■ Records for this task:

════════════════════

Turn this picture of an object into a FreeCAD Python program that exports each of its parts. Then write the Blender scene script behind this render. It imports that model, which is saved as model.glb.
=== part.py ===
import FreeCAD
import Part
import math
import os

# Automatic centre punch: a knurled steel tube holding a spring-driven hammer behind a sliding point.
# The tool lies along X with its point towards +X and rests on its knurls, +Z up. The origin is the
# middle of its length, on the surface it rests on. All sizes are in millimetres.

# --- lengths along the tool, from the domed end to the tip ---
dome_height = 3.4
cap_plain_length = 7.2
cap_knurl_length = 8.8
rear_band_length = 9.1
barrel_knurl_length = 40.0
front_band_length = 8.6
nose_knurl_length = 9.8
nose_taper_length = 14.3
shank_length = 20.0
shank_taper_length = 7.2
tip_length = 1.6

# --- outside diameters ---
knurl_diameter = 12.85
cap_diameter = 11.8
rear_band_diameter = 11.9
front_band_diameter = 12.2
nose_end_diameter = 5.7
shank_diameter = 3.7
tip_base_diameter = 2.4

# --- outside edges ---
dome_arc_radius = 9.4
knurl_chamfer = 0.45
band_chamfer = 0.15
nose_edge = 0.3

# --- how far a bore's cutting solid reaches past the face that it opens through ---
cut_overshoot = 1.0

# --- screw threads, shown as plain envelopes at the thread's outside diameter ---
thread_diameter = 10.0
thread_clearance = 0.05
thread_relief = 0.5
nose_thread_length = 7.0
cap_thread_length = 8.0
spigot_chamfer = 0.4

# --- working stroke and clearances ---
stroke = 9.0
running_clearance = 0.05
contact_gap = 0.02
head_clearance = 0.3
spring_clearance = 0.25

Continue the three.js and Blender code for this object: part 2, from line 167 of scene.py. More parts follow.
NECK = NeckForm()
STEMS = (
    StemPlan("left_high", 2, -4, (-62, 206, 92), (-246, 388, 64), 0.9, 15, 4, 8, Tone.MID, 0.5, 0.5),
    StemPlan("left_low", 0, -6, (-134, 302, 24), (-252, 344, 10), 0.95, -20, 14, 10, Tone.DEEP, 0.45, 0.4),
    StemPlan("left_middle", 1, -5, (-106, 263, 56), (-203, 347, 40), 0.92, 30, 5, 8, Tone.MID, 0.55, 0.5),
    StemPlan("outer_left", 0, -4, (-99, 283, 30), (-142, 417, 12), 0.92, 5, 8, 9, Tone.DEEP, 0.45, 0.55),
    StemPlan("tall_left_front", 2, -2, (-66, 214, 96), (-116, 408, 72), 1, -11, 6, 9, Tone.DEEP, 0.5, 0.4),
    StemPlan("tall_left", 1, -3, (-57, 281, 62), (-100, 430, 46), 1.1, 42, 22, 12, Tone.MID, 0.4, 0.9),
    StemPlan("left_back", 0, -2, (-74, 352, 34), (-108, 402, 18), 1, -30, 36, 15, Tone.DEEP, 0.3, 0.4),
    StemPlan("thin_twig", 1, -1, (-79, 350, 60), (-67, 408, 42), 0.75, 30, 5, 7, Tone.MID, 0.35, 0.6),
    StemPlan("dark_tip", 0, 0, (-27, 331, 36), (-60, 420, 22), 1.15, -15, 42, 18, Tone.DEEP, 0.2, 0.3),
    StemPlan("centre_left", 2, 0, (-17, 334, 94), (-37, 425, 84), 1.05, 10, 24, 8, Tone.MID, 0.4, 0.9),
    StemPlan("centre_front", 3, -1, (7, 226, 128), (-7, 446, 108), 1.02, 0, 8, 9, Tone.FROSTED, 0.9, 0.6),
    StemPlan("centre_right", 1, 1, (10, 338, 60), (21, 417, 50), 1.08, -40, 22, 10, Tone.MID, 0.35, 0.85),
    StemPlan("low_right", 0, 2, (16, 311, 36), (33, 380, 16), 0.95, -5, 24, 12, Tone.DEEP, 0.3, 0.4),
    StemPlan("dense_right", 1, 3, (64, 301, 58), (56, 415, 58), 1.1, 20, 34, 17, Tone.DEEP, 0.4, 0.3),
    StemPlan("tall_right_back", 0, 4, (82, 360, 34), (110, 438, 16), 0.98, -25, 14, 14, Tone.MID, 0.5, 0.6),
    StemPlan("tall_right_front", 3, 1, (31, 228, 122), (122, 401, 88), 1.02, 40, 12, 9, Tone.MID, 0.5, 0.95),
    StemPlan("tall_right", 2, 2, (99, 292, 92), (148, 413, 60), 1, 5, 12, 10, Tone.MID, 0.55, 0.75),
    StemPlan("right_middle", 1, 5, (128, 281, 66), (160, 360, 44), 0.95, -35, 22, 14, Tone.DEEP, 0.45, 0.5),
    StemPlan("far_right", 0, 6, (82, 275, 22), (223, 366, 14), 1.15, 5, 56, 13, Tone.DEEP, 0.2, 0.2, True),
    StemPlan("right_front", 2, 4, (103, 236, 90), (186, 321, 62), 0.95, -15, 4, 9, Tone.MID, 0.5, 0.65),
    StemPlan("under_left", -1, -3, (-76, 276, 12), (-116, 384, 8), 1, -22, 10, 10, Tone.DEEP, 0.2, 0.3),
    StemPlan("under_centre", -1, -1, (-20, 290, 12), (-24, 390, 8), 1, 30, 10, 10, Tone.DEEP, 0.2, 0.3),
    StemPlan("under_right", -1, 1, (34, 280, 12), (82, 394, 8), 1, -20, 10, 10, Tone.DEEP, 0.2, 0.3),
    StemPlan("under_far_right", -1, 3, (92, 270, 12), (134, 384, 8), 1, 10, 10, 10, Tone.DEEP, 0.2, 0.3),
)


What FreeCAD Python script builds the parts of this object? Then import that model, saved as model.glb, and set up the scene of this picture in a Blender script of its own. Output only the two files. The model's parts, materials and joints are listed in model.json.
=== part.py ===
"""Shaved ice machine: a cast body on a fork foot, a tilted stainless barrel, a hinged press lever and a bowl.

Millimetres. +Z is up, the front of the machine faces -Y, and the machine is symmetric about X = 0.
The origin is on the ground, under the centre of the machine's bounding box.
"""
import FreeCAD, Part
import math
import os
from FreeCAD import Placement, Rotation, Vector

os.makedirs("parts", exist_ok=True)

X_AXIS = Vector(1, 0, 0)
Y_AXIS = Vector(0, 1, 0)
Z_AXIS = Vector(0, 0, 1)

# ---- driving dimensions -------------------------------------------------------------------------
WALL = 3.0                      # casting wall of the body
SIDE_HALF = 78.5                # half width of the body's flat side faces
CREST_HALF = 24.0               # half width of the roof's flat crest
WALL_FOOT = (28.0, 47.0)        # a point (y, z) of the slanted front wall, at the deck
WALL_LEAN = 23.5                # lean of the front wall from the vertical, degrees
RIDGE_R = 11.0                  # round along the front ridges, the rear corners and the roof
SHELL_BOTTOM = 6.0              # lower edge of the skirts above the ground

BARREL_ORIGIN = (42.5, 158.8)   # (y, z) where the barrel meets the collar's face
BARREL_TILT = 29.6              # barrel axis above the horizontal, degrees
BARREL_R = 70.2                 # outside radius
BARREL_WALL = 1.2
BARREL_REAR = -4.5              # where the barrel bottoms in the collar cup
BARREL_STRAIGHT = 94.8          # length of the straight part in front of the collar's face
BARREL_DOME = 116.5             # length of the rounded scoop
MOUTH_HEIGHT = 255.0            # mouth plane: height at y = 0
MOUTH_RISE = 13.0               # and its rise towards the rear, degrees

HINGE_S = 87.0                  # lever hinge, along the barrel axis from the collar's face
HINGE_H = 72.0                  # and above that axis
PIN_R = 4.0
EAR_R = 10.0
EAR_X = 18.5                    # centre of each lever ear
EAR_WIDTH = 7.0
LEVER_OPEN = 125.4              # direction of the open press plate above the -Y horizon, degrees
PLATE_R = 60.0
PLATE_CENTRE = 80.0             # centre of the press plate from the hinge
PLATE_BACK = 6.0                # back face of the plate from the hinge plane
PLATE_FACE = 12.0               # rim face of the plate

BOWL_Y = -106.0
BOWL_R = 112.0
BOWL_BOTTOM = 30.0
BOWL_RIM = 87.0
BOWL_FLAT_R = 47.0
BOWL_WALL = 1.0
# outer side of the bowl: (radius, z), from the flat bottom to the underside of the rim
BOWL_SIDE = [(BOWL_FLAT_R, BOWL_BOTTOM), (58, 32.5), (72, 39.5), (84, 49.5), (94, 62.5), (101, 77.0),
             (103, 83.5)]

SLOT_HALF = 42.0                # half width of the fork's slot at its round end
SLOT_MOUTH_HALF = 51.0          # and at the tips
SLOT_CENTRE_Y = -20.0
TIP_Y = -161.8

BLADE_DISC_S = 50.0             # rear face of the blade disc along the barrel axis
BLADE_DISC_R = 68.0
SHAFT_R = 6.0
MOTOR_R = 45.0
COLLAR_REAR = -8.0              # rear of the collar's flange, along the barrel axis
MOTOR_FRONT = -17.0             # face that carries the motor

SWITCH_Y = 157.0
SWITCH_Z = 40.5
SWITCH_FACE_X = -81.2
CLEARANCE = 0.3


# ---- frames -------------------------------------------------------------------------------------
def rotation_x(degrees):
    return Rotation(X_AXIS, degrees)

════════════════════

■ Given instruction:
From the listing above, output exactly the run of lines that starts with the line containing "What FreeCAD Python" and ends with the line containing "Z_AXIS = Vector(0, 0, 1)".

■ Output of the exercise:
What FreeCAD Python script builds the parts of this object? Then import that model, saved as model.glb, and set up the scene of this picture in a Blender script of its own. Output only the two files. The model's parts, materials and joints are listed in model.json.
=== part.py ===
"""Shaved ice machine: a cast body on a fork foot, a tilted stainless barrel, a hinged press lever and a bowl.

Millimetres. +Z is up, the front of the machine faces -Y, and the machine is symmetric about X = 0.
The origin is on the ground, under the centre of the machine's bounding box.
"""
import FreeCAD, Part
import math
import os
from FreeCAD import Placement, Rotation, Vector

os.makedirs("parts", exist_ok=True)

X_AXIS = Vector(1, 0, 0)
Y_AXIS = Vector(0, 1, 0)
Z_AXIS = Vector(0, 0, 1)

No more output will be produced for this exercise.